First Read

Florida Gov. DeSantis sued over South Florida special election

The suit takes issue with how long the governor takes to call special elections. A Miami-Dade House seat has gone empty for weeks.

PHOTO BY JOE RAEDLE/GETTY IMAGES

DeSantis’ track record is uneven as to how long he waits to call a special election for an empty seat. But his delay in doing so for Miami-Dade County’s House District 118 now has resulted in a lawsuit. The ACLU Foundation of Florida, filing on behalf of a voter who lives in the district, is asking a judge to grant a writ of mandamus, a court order to an elected official to perform some action. (Democrats also are asking he set an election for House District 35.)
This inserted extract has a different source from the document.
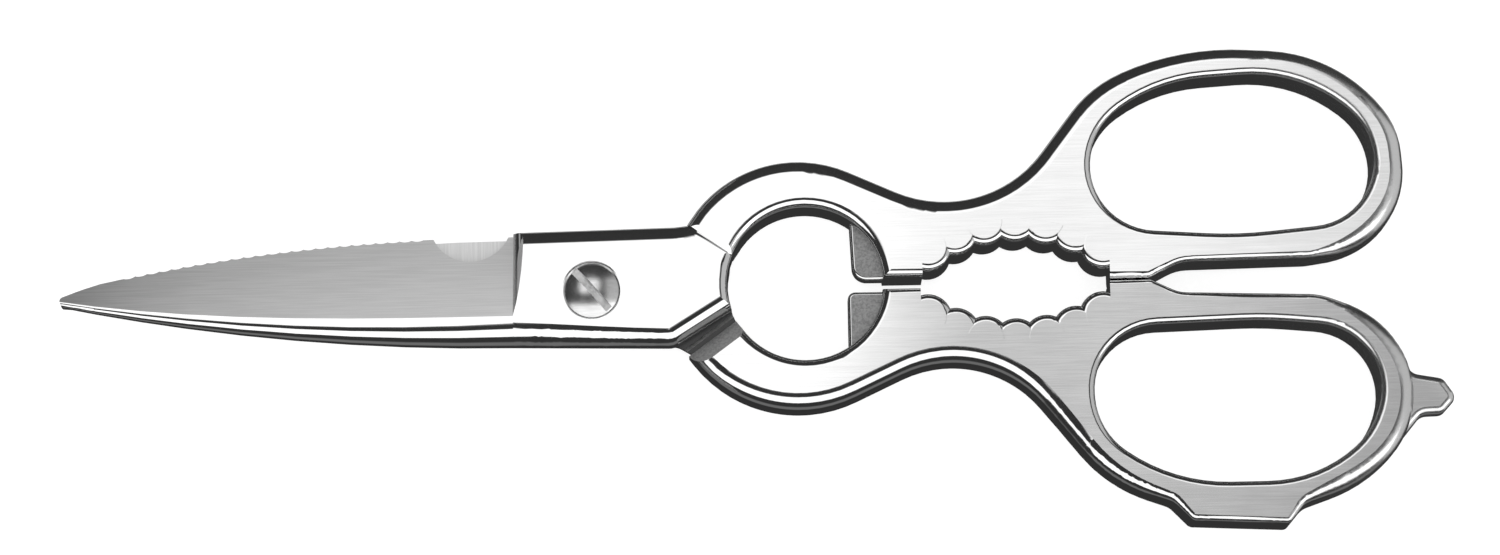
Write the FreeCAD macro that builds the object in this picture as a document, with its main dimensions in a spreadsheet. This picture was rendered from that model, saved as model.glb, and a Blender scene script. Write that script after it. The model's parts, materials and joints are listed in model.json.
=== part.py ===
"""Poultry shears with a slotted pivot screw, a cap-grip jaw, a hammer pad and a lever tip.

Two forged halves cross at a screw. Each half is drawn in a forging frame of its own, with the mating
plane at z = 0, its outer face towards +z, the blade towards -x and the finger bow towards +x +y. The
rear half is then turned over about the x axis, so one set of functions builds both. All lengths are
in millimetres.
"""

import math
import os

import FreeCAD
import Part
import Sketcher
from FreeCAD import Placement, Rotation, Vector

# Alias, value and meaning of every driving dimension.
DIMENSIONS = [
    ("frame_x", -24.5, "from the pivot to the middle of the length"),
    ("frame_y", 0.6, "from the pivot to the middle of the width"),
    ("mating_height", 4.0, "mating plane above the table"),
    ("outer_thick", 4.0, "handle above the mating plane"),
    ("handle_thick", 8.0, "whole handle"),
    ("plate_thick", 3.4, "pivot plate"),
    ("lug_run", 2.7, "run of the slope behind the other half's plate, past the step"),
    ("lug_groove", 1.4, "how far that slope goes on into the plate"),
    ("lug_rise", 4.6, "rise of the whole slope"),
    ("ring_radius", 11.7, "bottle opener ring"),
    ("ring_x", 32.2, "ring centre along the shears"),
    ("ring_y", 0.5, "ring centre across them"),
    ("ring_rim", 1.4, "rounding of the ring's edges"),
    ("web_thick", 3.0, "bottle opener web"),
    ("lobe_rim", 1.0, "rounding of the jaw lobes' edges"),
    ("tip_thick", 3.6, "lever tip"),
    ("step_run", 0.9, "run of the slope down to the pivot plate"),
    ("blade_root", -11.9, "where the ground blade starts"),
    ("blade_run", 68.6, "length along which the blade curves are given"),
    ("edge_land", 0.35, "flat left at the cutting edge"),
    ("tip_thin", 2.1, "how much thinner the blade is at its tip"),
    ("spine_line", -3.8, "upper end of the spine flat at the root"),
    ("spine_rise", 3.75, "how far that line rises to the tip"),
    ("spine_rim", 3.2, "rounding of the spine at the root"),
    ("spine_fade", 2.7, "how much smaller that rounding is at the tip"),
    ("tooth_pitch", 1.82, "pitch of the serrations"),
    ("tooth_depth", 0.22, "depth of the serrations"),
    ("notch_radius", 6.1, "bone notch"),
    ("notch_x", -18.35, "bone notch centre along the shears"),
    ("notch_y", 11.2, "bone notch centre across them"),
    ("head_seat_radius", 4.5, "seat of the screw head"),
    ("head_seat_depth", 1.0, "depth of that seat"),
    ("pivot_hole_radius", 2.55, "running hole for the screw"),
    ("nut_seat_radius", 4.6, "seat of the nut"),
    ("nut_seat_depth", 1.9, "depth of that seat"),
    ("head_radius", 4.3, "screw head"),
    ("head_rim", 0.6, "straight rim of the head"),
    ("head_dome", 1.2, "height of the dome"),
    ("shank_radius", 2.5, "screw shank"),
    ("slot_width", 1.15, "screwdriver slot"),
    ("slot_depth", 1.0, "depth of the slot"),
    ("slot_angle", -49.0, "direction of the slot"),
    ("nut_radius", 4.4, "nut"),
    ("nut_thick", 1.5, "nut"),
    ("nut_bore_radius", 2.52, "bore of the nut"),
    ("nut_slot_width", 1.2, "spanner slots of the nut"),
    ("washer_radius", 4.2, "spring washer"),
    ("washer_bore_radius", 2.6, "bore of the washer"),
    ("washer_thick", 0.4, "spring washer"),
]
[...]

The seat was vacated by Republican Juan Alfonso Fernandez-Barquin, who resigned after the governor appointed him on June 9 to be clerk of court and comptroller for Miami-Dade County. The complaint, filed in Leon County, argues that time’s a-wasting: The first legislative committee week, when lawmakers start doing business before their annual session, is in less than nine weeks. 

The filing says that DeSantis calls “special elections relatively promptly—if it suits him. When Rep. Joe Harding resigned on Dec. 8, 2022, (he) took 13 days to call a special election.” And when then-Rep. Danny Burgess stepped down to be DeSantis’ head of the Department of Veterans Affairs in 2019, the governor “issued an executive order calling a special election … the very same day.” 

Court dockets show that the governor’s lawyers have not yet filed an answer. The case was assigned to Circuit Judge Angela Dempsey, who earlier this year recognized what’s known as “executive privilege” in Florida law to allow DeSantis to avoid disclosing the identities of the “legal conservative heavyweights” he consults before selecting state Supreme Court justices.